What is asked → Copy out every line exactly as given.

Source material →
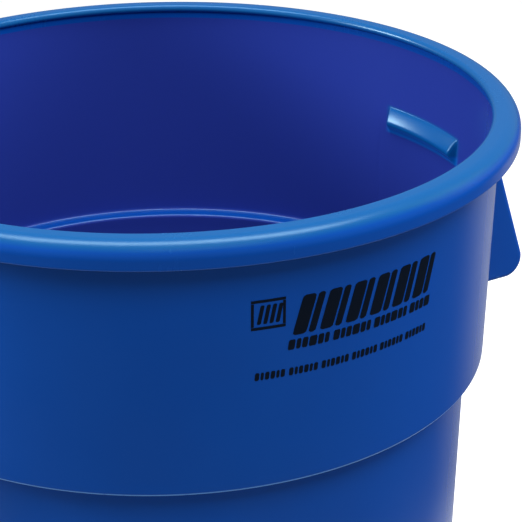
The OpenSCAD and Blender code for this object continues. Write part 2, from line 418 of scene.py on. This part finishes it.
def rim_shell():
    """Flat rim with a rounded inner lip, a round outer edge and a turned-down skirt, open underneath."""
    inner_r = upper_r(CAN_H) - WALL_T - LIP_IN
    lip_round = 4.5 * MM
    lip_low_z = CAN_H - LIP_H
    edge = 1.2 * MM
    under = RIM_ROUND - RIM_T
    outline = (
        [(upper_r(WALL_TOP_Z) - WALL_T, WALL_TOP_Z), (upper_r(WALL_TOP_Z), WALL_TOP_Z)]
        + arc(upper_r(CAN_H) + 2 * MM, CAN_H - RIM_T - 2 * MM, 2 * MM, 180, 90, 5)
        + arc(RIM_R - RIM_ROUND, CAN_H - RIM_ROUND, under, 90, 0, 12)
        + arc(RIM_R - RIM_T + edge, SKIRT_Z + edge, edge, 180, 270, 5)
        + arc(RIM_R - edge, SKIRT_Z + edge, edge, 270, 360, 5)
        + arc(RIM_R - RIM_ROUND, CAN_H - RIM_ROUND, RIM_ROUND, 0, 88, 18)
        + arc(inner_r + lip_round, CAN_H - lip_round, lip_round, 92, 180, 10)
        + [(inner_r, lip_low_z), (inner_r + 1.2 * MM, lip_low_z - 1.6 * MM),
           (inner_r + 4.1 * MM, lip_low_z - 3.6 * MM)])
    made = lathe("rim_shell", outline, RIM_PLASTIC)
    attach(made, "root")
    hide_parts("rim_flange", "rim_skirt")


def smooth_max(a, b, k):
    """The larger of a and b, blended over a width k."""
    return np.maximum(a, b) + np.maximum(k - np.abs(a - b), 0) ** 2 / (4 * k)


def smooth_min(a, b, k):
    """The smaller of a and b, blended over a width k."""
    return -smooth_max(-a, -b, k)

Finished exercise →
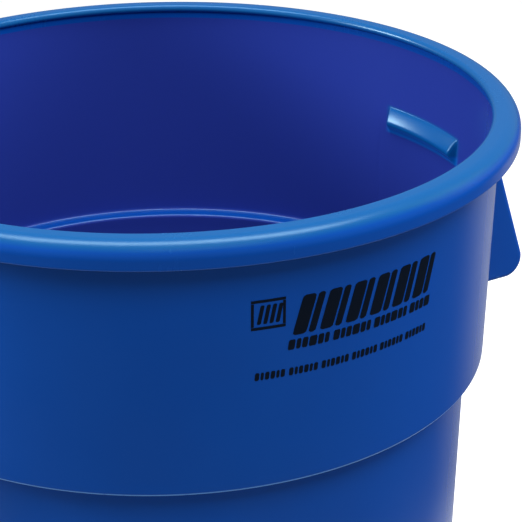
The OpenSCAD and Blender code for this object continues. Write part 2, from line 418 of scene.py on. This part finishes it.
def rim_shell():
    """Flat rim with a rounded inner lip, a round outer edge and a turned-down skirt, open underneath."""
    inner_r = upper_r(CAN_H) - WALL_T - LIP_IN
    lip_round = 4.5 * MM
    lip_low_z = CAN_H - LIP_H
    edge = 1.2 * MM
    under = RIM_ROUND - RIM_T
    outline = (
        [(upper_r(WALL_TOP_Z) - WALL_T, WALL_TOP_Z), (upper_r(WALL_TOP_Z), WALL_TOP_Z)]
        + arc(upper_r(CAN_H) + 2 * MM, CAN_H - RIM_T - 2 * MM, 2 * MM, 180, 90, 5)
        + arc(RIM_R - RIM_ROUND, CAN_H - RIM_ROUND, under, 90, 0, 12)
        + arc(RIM_R - RIM_T + edge, SKIRT_Z + edge, edge, 180, 270, 5)
        + arc(RIM_R - edge, SKIRT_Z + edge, edge, 270, 360, 5)
        + arc(RIM_R - RIM_ROUND, CAN_H - RIM_ROUND, RIM_ROUND, 0, 88, 18)
        + arc(inner_r + lip_round, CAN_H - lip_round, lip_round, 92, 180, 10)
        + [(inner_r, lip_low_z), (inner_r + 1.2 * MM, lip_low_z - 1.6 * MM),
           (inner_r + 4.1 * MM, lip_low_z - 3.6 * MM)])
    made = lathe("rim_shell", outline, RIM_PLASTIC)
    attach(made, "root")
    hide_parts("rim_flange", "rim_skirt")


def smooth_max(a, b, k):
    """The larger of a and b, blended over a width k."""
    return np.maximum(a, b) + np.maximum(k - np.abs(a - b), 0) ** 2 / (4 * k)


def smooth_min(a, b, k):
    """The smaller of a and b, blended over a width k."""
    return -smooth_max(-a, -b, k)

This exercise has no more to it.